In this example, a user of one of the annotator devices 14(1)-14(n) submits an annotation via the provided interactive GUI indicating that the information extracted should have identified “Abidali Z. Neemuchwala” instead of “Abidali Neemuchwala,” for the “BOARD_OF_DIR” relation for the “WIPRO” entity, and that there was therefore an NE misclassification.

Additionally, a user of one of the annotator devices 14(1)-14(n) submits another annotation via the provided interactive GUI indicating that for the “WIPRO” entity, “M. K. Sharma” is not of the “BOARD_OF_DIR” relation and that “Rishad Premji” should have been identified as of the “BOARD_OF_DIR” relation for the “WIPRO” entity. In other words, “M. K. Sharma” is not a member of the board of directors of the “WIPRO” entity, and has been misclassified as such, and “Rishad Premji” has not, but should have, been identified as a member of the board of directors of the “WIPRO” entity. Accordingly, the IE computing device 12 converts the annotations identifying the NE and RE misclassifications, as received from the user of the one of the annotator devices 14(1)-14(n), into the machine-readable annotation language “{NE_MISCLASSIFICATION), WIPRO, BOARD_OF_DIR, Abidali Neemuchwala, Abidali Z. Neemuchwala} {RE_MISCLASSIFICATION), WIPRO, BOARD_OF_DIR, M. K. Sharma , Rishad Premji}.”

In step 308, the IE computing device 12 determines whether any of the RE missed classification(s), RE misclassification(s), or NE misclassification(s) associated with the annotation(s) received in step 304 resulted from an NE missed classification. The determination in step 304 is based on an analysis of the annotation(s) and one or more merged relationship classes, identified from the relation class hierarchical data 46. An NE missed classification occurs when a recognized named entity failed to be identified as corresponding to a particular class. Human annotators are incapable of determining whether an NE missed classification has occurred.

In order to determine whether an NE missed classification occurred, the IE computing device 12 compares the relation for one of the annotation(s) in the machine-readable annotation language to the relation class hierarchical data 46 to identify any matches and any associated child class relations. If a match is identified having child class relations, the relation class in the annotation can be considered a merged relationship class.

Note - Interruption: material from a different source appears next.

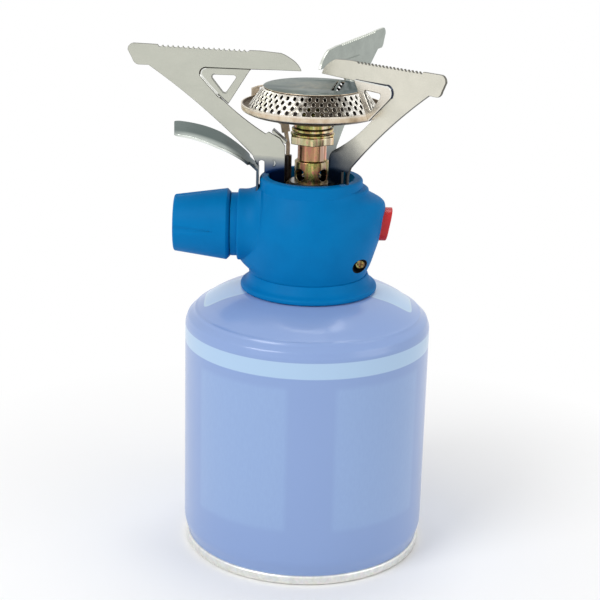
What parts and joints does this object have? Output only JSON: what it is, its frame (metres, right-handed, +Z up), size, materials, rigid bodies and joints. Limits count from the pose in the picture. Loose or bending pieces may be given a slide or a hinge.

Referring back to Example 2 in Table 2, the relation class in the machine-readable annotation language 402 is “TRADED_AS.” In this example, a comparison of “TRADED_AS” in the relation class hierarchical data 46 indicates that “TRADED_AS” is a parent relation class having two child relation classes: “TRADED_EXCHANGE” and “TRADED_NAME.” Accordingly, “TRADED_AS” is a merged relationship class. In the machine-readable annotation language 402, the expected result is “NYSE:WIT.” In order for the IE computing device 12 to extract “NYSE:WIT” for the “TRADED_AS” relation class, the “TRADED_EXCHANGE” and “TRADED_NAME” relation classes should extract as indicated in the below Table 4 for the “WIPRO” entity name:

TABLE 4 SUBJECT PREDICATE OBJECT WIPRO TRADED_EXCHANGE NYSE WIPRO TRADED_NAME WIT

If the IE computing device 12 determines that the relation class in the annotation is not a merged relationship class, then the IE computing device 12 determines that there was not an NE missed classification and the No branch is taken from step 308. However, if the IE computing device 12 determines that the relation class in the annotation is a merged relationship class, then IE computing device 12 compares the child relation classes to the relation triplet objects 44 to identify one or more relation triplets for the child relation classes. In this example, “TRADED_EXCHANGE” is a relation triplet between “ORGANIZATION” and “STOCK_EXCHANGE” and “TRADED_NAME” is a relation triplet between “ORGANIZATION” and “SCRIP_NAME.”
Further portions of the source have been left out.